Kramers-Wannier-like duality defects in (3+1)d gauge theories
Justin Kaidi, Kantaro Ohmori, Yunqin Zheng
TL;DR
The paper extends Kramers-Wannier duality beyond (1+1)d by constructing non-invertible topological defects in (3+1)d gauge theories from mixed anomalies between zero- and one-form ${\mathbb{Z}_2}$ symmetries. By gauging the 1-form symmetry and dressing the remaining defect with a minimal ${\mathcal{A}}^{2,1}$ TQFT, the authors obtain a genuine KW-like defect ${\mathcal{N}}(M_3)$ with fusion rules ${\mathcal{N}}(M_3) \times {\mathcal{N}}(M_3) = {1\over |H^0(M_3,\mathbb{Z}_2)|} \sum_{\Sigma} (-1)^{Q(\Sigma)} L(\Sigma)$ and ${\mathcal{N}} \times L = (-1)^{Q} {\mathcal{N}}$, $L\times L=1$, signaling non-invertibility.

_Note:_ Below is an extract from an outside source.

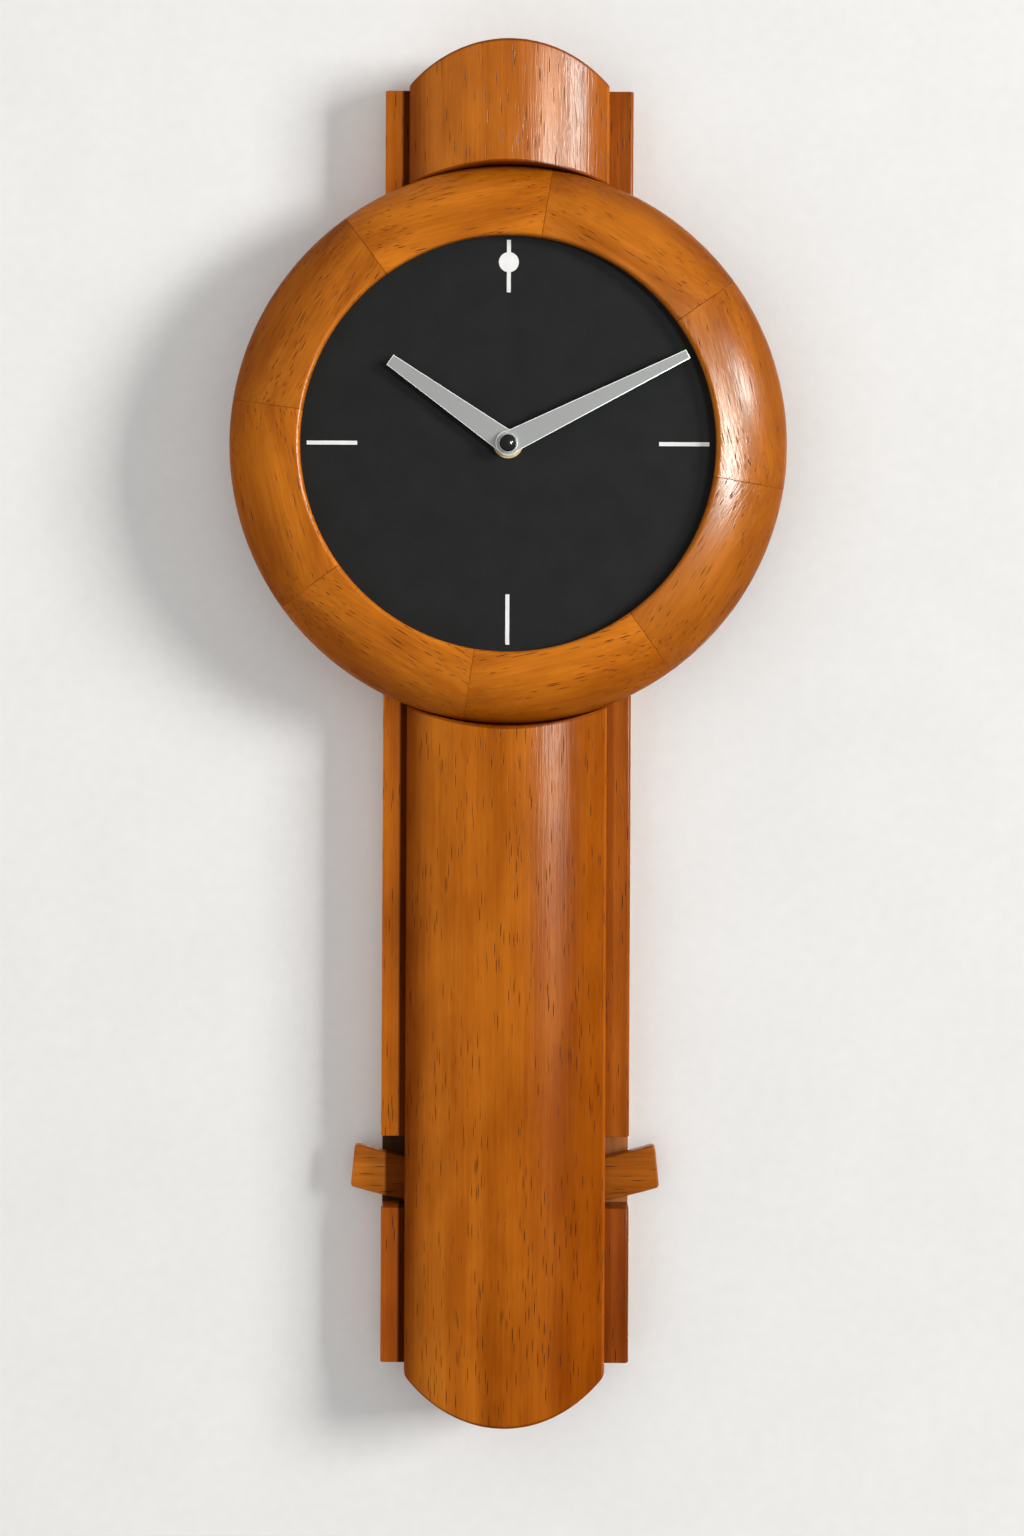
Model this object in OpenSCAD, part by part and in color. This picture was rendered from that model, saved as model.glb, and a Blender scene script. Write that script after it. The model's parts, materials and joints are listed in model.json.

The work shows that any theory with a self-duality under gauging admits such KW-like non-invertible defects, realized via a condensate mechanism that recasts the duality as a domain-wall action and yields self-duality under $TST$ (linear case) or $TKST$ (anti-linear case). The authors illustrate the construction in concrete (3+1)d theories—$SO(3)$ YM at $\theta=\pi$, ${\mathcal{N}}=1$ $SO(3)$ YM, and ${\mathcal{N}}=4$ $SU(2)$ YM at $\tau=i$—and discuss 2+1d analogs, highlighting the interplay between higher-form symmetries, anomalies, and dualities. These KW-like defects provide a continuum realization of higher-dimensional dualities, with potential implications for phase structure, S- and T-transformations, and non-invertible symmetry actions in quantum field theory.
Abstract
We introduce a class of non-invertible topological defects in (3+1)d gauge theories whose fusion rules are the higher-dimensional analogs of those of the Kramers-Wannier defect in the (1+1)d critical Ising model. As in the lower-dimensional case, the presence of such non-invertible defects implies self-duality under a particular gauging of their discrete (higher-form) symmetries. Examples of theories with such a defect include SO(3) Yang-Mills (YM) at $θ= π$, $\mathcal{N}=1$ SO(3) super YM, and $\mathcal{N}=4$ SU(2) super YM at $τ= i$. We also introduce an analogous construction in (2+1)d, and give a number of examples in Chern-Simons-matter theories.